Record excerpts:
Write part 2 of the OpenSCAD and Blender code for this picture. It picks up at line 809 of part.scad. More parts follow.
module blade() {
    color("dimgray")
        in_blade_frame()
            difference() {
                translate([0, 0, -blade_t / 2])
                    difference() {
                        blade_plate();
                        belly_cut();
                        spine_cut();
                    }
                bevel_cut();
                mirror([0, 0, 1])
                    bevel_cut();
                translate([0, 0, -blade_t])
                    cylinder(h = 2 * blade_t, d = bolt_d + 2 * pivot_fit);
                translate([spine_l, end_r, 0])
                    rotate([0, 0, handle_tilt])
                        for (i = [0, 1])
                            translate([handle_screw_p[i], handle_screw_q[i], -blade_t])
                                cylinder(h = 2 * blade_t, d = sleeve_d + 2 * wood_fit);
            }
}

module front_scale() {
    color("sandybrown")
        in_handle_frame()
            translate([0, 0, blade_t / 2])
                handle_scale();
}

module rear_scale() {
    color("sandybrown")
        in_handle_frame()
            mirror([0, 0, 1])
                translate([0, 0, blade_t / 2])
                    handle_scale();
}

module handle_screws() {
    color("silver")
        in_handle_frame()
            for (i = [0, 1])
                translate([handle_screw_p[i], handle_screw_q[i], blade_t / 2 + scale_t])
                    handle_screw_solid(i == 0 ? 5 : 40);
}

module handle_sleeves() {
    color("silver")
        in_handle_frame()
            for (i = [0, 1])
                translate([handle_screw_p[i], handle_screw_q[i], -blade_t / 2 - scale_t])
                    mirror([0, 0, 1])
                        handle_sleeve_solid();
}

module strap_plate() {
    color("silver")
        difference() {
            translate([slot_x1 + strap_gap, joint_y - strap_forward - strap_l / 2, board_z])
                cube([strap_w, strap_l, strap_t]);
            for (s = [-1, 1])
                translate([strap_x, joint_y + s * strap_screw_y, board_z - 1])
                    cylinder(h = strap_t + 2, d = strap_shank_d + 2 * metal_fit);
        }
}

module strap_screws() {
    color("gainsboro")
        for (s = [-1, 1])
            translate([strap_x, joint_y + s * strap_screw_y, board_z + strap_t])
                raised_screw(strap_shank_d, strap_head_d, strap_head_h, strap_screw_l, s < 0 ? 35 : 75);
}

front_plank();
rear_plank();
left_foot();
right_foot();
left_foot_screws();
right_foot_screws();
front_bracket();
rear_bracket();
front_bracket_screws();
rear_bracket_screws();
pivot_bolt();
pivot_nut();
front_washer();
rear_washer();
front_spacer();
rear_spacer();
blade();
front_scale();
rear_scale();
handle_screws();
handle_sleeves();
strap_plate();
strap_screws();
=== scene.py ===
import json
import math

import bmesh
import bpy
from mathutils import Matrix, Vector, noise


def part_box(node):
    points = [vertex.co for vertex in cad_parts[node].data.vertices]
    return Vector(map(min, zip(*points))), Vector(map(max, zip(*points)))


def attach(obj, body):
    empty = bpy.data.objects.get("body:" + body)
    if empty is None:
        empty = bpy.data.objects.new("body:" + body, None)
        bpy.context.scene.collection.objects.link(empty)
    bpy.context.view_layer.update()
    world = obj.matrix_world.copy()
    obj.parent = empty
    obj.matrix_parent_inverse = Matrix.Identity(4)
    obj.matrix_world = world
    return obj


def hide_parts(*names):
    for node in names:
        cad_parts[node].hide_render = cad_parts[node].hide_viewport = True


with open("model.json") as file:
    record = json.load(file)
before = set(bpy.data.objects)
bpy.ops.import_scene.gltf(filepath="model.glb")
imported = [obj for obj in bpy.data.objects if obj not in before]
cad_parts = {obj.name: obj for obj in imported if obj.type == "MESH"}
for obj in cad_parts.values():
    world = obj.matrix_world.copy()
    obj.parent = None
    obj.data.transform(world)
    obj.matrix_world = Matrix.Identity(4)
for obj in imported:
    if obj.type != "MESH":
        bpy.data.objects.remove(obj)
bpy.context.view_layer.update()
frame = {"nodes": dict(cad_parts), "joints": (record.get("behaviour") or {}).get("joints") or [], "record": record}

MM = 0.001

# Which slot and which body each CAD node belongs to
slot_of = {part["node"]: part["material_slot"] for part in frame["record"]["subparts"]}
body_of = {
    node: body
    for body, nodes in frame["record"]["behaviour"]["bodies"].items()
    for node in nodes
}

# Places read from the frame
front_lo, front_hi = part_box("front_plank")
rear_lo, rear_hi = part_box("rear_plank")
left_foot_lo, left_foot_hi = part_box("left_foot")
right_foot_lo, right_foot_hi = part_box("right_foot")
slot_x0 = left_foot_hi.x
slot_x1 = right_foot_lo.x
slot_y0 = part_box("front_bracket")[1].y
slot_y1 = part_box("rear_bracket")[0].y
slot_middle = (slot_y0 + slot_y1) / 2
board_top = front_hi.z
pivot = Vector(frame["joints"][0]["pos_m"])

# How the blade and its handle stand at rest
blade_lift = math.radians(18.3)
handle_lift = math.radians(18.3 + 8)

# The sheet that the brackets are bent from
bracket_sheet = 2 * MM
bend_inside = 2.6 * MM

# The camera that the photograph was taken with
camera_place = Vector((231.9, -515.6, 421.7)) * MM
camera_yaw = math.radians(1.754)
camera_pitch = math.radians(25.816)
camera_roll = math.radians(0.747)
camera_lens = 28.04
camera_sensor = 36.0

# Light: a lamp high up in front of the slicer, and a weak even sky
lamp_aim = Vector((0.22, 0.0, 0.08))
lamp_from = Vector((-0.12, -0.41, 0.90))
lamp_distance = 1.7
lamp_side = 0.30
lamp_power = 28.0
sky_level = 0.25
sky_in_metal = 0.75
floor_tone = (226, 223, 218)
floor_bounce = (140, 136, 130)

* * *

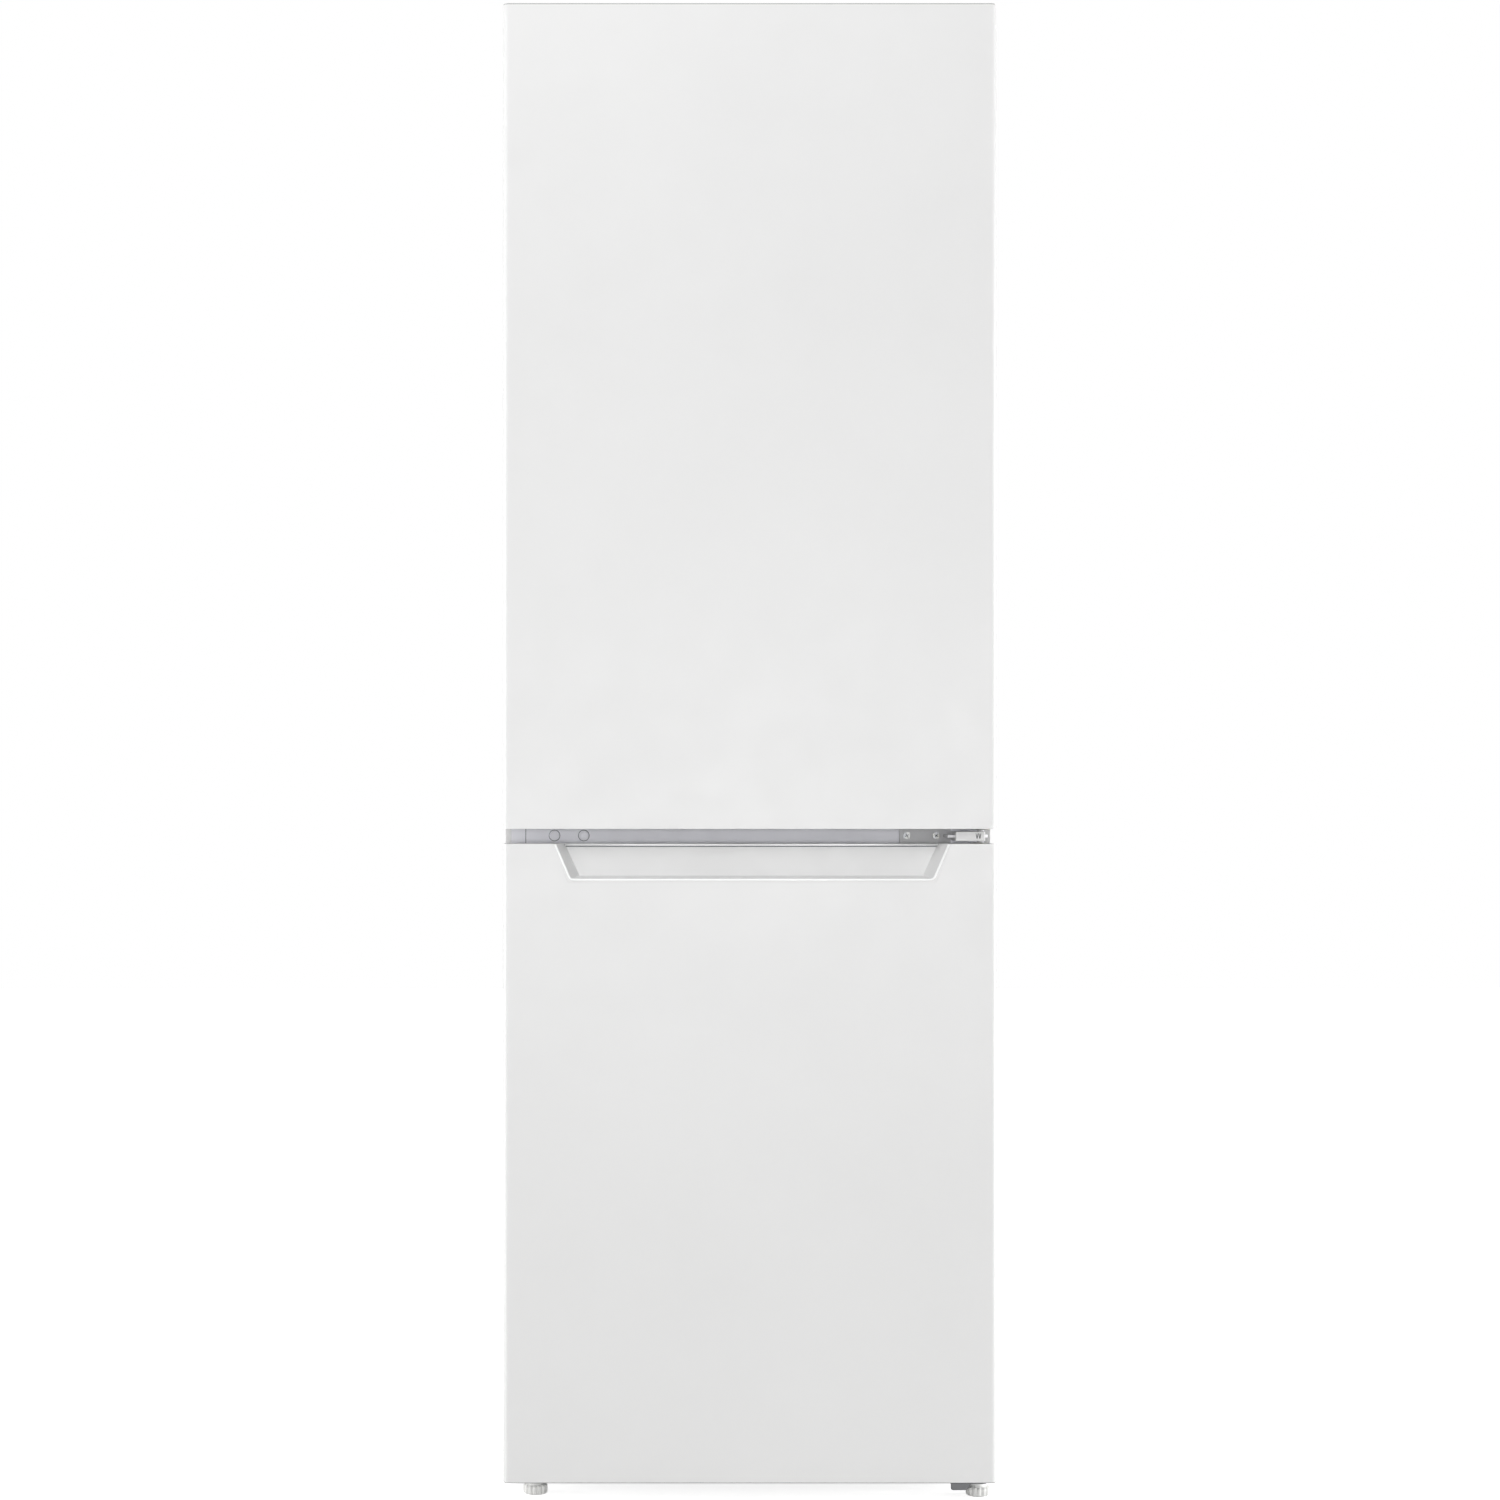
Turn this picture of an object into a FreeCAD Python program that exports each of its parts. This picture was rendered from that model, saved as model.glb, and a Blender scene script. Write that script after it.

Problem description:
Of all the lines in the entries, how many contain the word "joints"? Give only the number.

The output:
2